Most of the guns were able to fit into the gun locker which we managed to find a key for. There was, however, a revolver which was unregistered (as restricted weapons, all handguns and a number of other varieties of firearms are required to be registered in Canada). As there were no charges that would be laid against the dead guy, we brought the gun back to the station to be processed as a "found gun" and then turned in for testing and subsequent destruction to our firearms section.
We located the info for the son of the deceased. He lived out of town. The police in his jurisdiction were advised and requested to make the death notification.
We were an evening unit and the prime unit was days. They had a little overtime already, typing up the report for the coroner. We were dealing with the gun. That left the elderly girlfriend and her family alone in the house to "grieve". Unfortunately they were not grieving. They were arguing and bickering.

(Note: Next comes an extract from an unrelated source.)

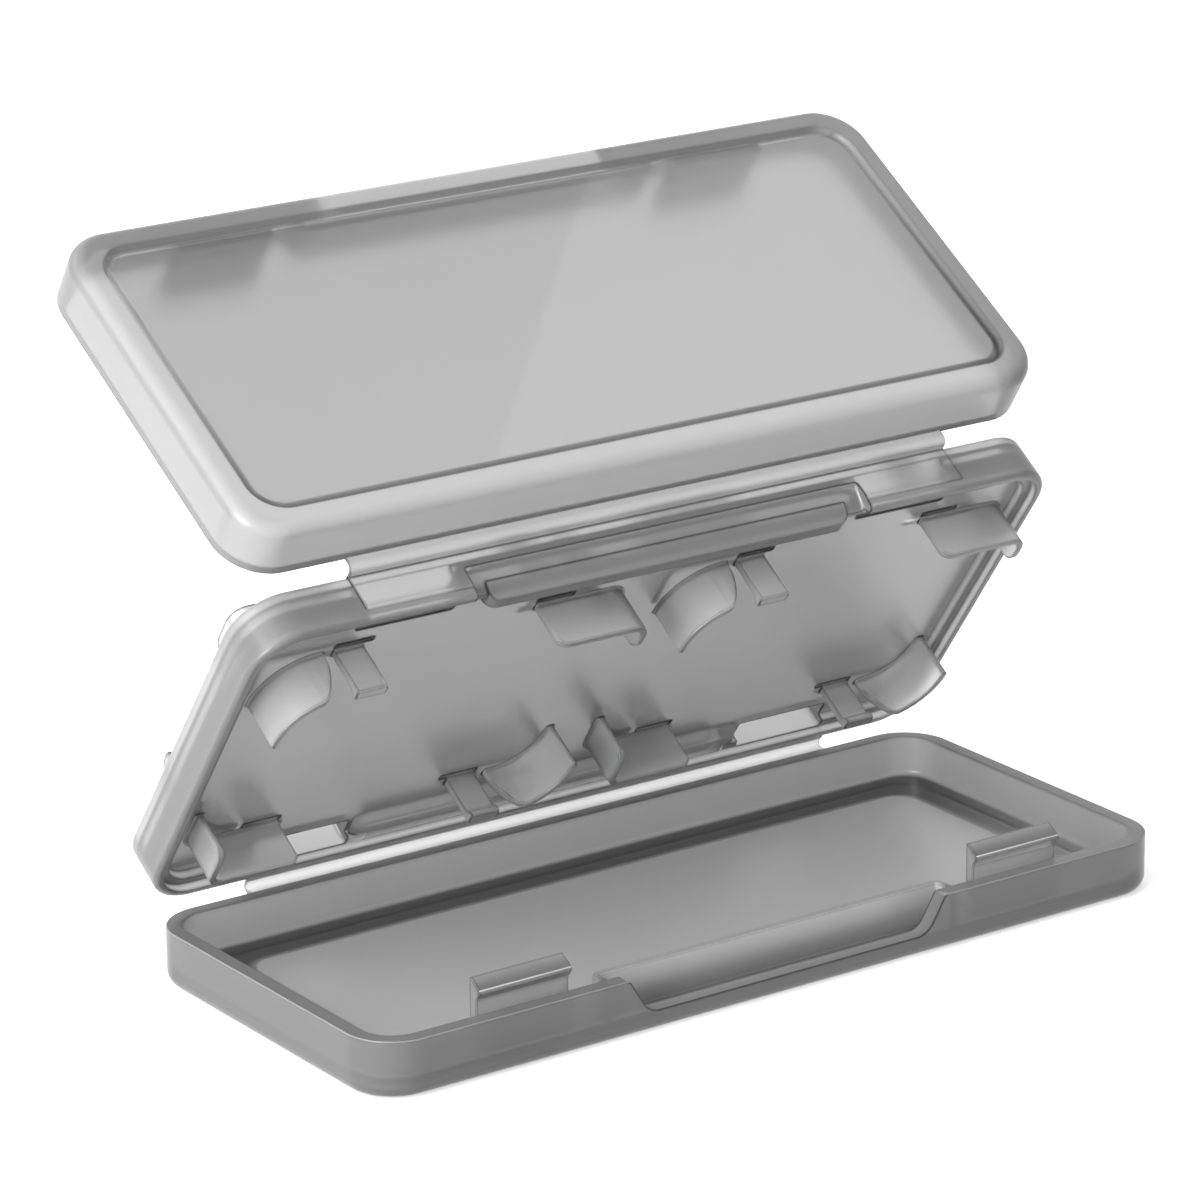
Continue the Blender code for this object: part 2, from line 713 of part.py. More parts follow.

Dispatch raised us on the radio. There was now a Family Trouble call at the same address.
We headed back.
There was a neighbour over from down the street. Per the daughter, the neighbour was known to steal from her mother. Per the mother and the neighbour, the daughter was the one stealing. There was apparently $100 missing from the 80 year old woman's wallet now.
No one had known about the $100 except for the woman with Alzheimer's. Shit.
Side-note: my partner and I had already dealt with the neighbour prior to that night on a bogus theft call. She and her boyfriend had been reporting a theft by her sister-in-law. Upon arrival, the money had been recovered (apparently it had fallen under the couch).
There was a lot more reasoning and massaging and coaxing. In the end, my Sergeant, partner and myself sat in the house and watched the lady eat a roast beef sandwich on rye and drink a cup of Ensure along with her pills. Then the daughter and her lesbian partner finally satisfied, were escorted back to their car at the mother's request. The neighbour was also removed, leaving the mother alone to go to sleep.
There were no further problems that night.
Sometimes the job requires a heavy hand. Sometimes it requires delicacy and tact. Sometimes it requires you to demand an eighty-something year old widow to muscle-down a dry, tasteless roast beef sandwich with too much mustard for the sake of public peace.